Data excerpt:
# # # # #

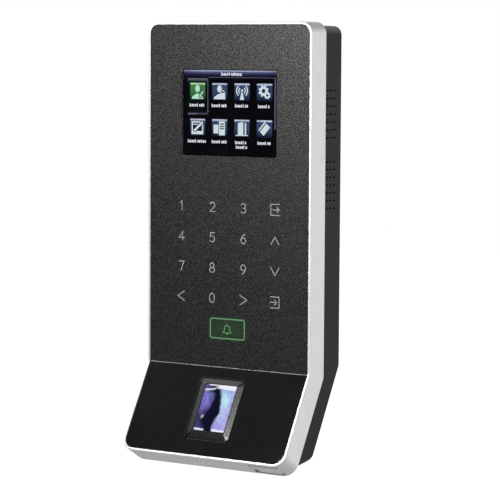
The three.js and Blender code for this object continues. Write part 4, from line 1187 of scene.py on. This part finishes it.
case_rings = [
    case_ring(0.15, CASE_FRONT, LOWER_CASE_FRONT),
    case_ring(0, CASE_FRONT + 0.15, LOWER_CASE_FRONT + 0.15),
]
for i in range(7):
    turn = math.pi / 2 * i / 6
    inset, rise = BACK_EASE * (1 - math.cos(turn)), BACK_EASE * (1 - math.sin(turn))
    case_rings.append(case_ring(inset, BODY_DEPTH - rise, LOWER_BODY_DEPTH - rise))
LIP_DEPTHS = (9.5, 12.6)
LIP_INSET, LIP_END, LIP_TOP_RADIUS, LIP_END_RADIUS = 2.5, 38, 2.5, 3
lip_side, lip_top = WIDTH / 2 - LIP_INSET, UPPER_HEIGHT - LIP_INSET
case_lip = bent_slab(
    [(lip_side, depth, depth, lip_top, LIP_END, LIP_TOP_RADIUS, LIP_END_RADIUS) for depth in LIP_DEPTHS]
)
HOLLOW_SIDE, HOLLOW_TOP, HOLLOW_RADIUS = 38.05, 144.2, 2
HOLLOW_FRONT, HOLLOW_BACK = (8.5, 8.5, 36.8), (22.65, 19.55, 30.1)  # each face's depth, and the end
hollow_rings = []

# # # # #

The whole listing above needs to be written out again exactly.

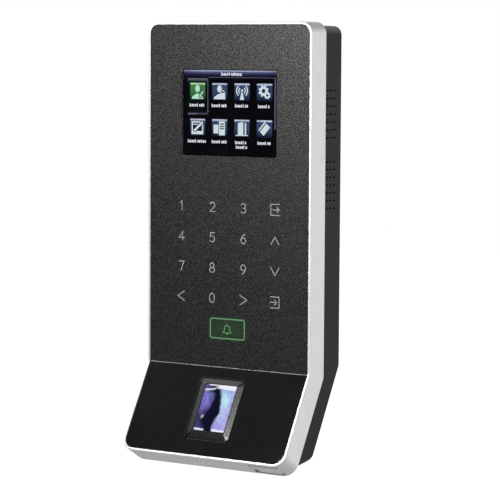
The three.js and Blender code for this object continues. Write part 4, from line 1187 of scene.py on. This part finishes it.
case_rings = [
    case_ring(0.15, CASE_FRONT, LOWER_CASE_FRONT),
    case_ring(0, CASE_FRONT + 0.15, LOWER_CASE_FRONT + 0.15),
]
for i in range(7):
    turn = math.pi / 2 * i / 6
    inset, rise = BACK_EASE * (1 - math.cos(turn)), BACK_EASE * (1 - math.sin(turn))
    case_rings.append(case_ring(inset, BODY_DEPTH - rise, LOWER_BODY_DEPTH - rise))
LIP_DEPTHS = (9.5, 12.6)
LIP_INSET, LIP_END, LIP_TOP_RADIUS, LIP_END_RADIUS = 2.5, 38, 2.5, 3
lip_side, lip_top = WIDTH / 2 - LIP_INSET, UPPER_HEIGHT - LIP_INSET
case_lip = bent_slab(
    [(lip_side, depth, depth, lip_top, LIP_END, LIP_TOP_RADIUS, LIP_END_RADIUS) for depth in LIP_DEPTHS]
)
HOLLOW_SIDE, HOLLOW_TOP, HOLLOW_RADIUS = 38.05, 144.2, 2
HOLLOW_FRONT, HOLLOW_BACK = (8.5, 8.5, 36.8), (22.65, 19.55, 30.1)  # each face's depth, and the end
hollow_rings = []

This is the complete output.